In the end, though, I suppose I should always trust David Wain to pull through, since in the end, Wanderlust is pretty funny. It’s not hilarious, nor is it particularly fresh or well-done, but I’d say it’s a successful comedy. While the stale clichés that the trailer promised were there (and my God are hippie jokes not particularly funny), they are livened up a bit, mostly by Justin Theroux. Theroux, the de facto leader of the commune, is excellent (as he always is) as the scummy/heroic ultra-hippie who uses his leadership and earthy ways to get what he wants. I’m always happy to see him, and I wish he would end up doing more than David Wain movies and writing comic book movie sequels. And while there are a few other moments that transcend what you’d expect, the plot doesn’t do anything outside of what the crappy trailer promised.

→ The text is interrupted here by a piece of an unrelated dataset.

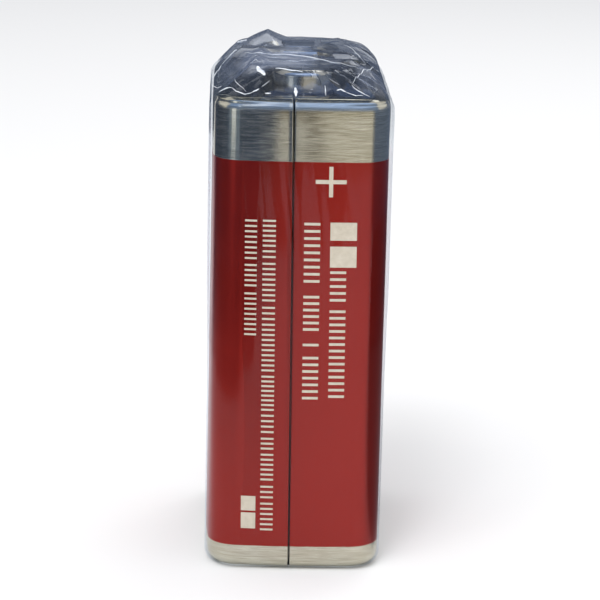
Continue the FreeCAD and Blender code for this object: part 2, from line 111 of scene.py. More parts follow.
def rounded_path(inset, count, corner=JACKET_CORNER, half_x=JACKET_HALF_WIDTH,
                 half_y=JACKET_HALF_LENGTH, least=0.3):
    """Points and outward normals of a rounded rectangle moved in by inset. Each of count
    stations keeps its share of the outline whatever the inset is: straight sides are
    walked evenly, and corners are walked evenly in angle."""
    shares = np.linspace(0, 1, count, endpoint=False)
    radius = max(corner - inset, least)
    straight_x, straight_y = half_x - corner, half_y - corner
    quarter = corner * np.pi / 2
    lengths = [straight_y, quarter, 2 * straight_x, quarter, 2 * straight_y, quarter,
               2 * straight_x, quarter, straight_y]
    ends = np.concatenate([[0], np.cumsum(lengths)]) / np.sum(lengths)
    angle = np.interp(shares, ends, np.array([0, 0, 1, 1, 2, 2, 3, 3, 4, 4]) * np.pi / 2)
    side_x = np.interp(shares, ends, [1, 1, 1, -1, -1, -1, -1, 1, 1, 1])
    side_y = np.interp(shares, ends, [0, 1, 1, 1, 1, -1, -1, -1, -1, 0])
    normal = np.stack([np.cos(angle), np.sin(angle)], axis=-1)
    x = side_x * (half_x - inset - radius) + normal[:, 0] * radius
    y = side_y * (half_y - inset - radius) + normal[:, 1] * radius
    return np.stack([x, y], axis=-1), normal


def step(value, start, end):
    """0 before start, 1 after end, and a smooth rise between them."""
    share = np.clip((value - start) / (end - start), 0, 1)
    return share * share * (3 - 2 * share)


# Jacket
def seam_line(height):
    """x of the seam at a height: it leans a little, as the whole print does."""
    return SEAM_X - LEAN * (height - MIDDLE_HEIGHT)


def front_relief(x, height):
    """How far the seamed end stands out from its flat: the left sheet is bowed back towards
    its corner, its edge curls in over a groove, and the right sheet rises from under it."""
    distance = x - seam_line(height)
    left = np.clip(-distance, 0, None)
    right = np.clip(distance, 0, None)
    bowed = -0.30 * np.clip(left / 5.2, 0, 1) ** 2 - 0.16 * np.clip(right / 5.9, 0, 1) ** 2
    curled = 0.035 * np.exp(-((left / 0.3) ** 2)) * (left > 0)
    rising = -0.055 * np.exp(-right / 0.9) * (right > 0)
    groove = -0.2 * np.exp(-((distance / 0.06) ** 2))
    return bowed + curled + rising + groove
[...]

As someone who’s lived in the Northeast most of his life, but not New York (I currently live in Boston, which has a rivalry with New York that only Boston seems to know about), I was surprised overall by Wanderlust’s message. While of course it was going to be tolerance, accepting what one has, and “really, aren’t these hippies silly in comparison to us,” it actually ends up with a nice theme of finding happiness wherever you are, whether it’s on a commune, New York, or (what the film considers to be the crappiest city in the county) Atlanta. While yes, it’s obvious that Wain doesn’t quite know what he’s talking about, all that’s basically looked down on is extreme selfishness and greed, which is a direction I didn’t quite expect from the trailer.

And in the end, Wanderlust is funny. It’s got a few tastes of Wain’s great absurdism (and there are a few scenes, the best of the movie, which reunite him with his Stella co-stars Michael Ian Black and Michael Showalter), Paul Rudd has funny people around him which thus makes him funny, and he and Aniston have great chemistry (although apparently I should have already known that). Plus, it’s always good to see Alan Alda again (he’s two for two with Tower Heist last year).

My verdict: Wanderlust is better than its trailers. It’s a fine film in a year that’s shaping up to be neither great nor awful, and there have been many February comedies much, much worse than Wanderlust.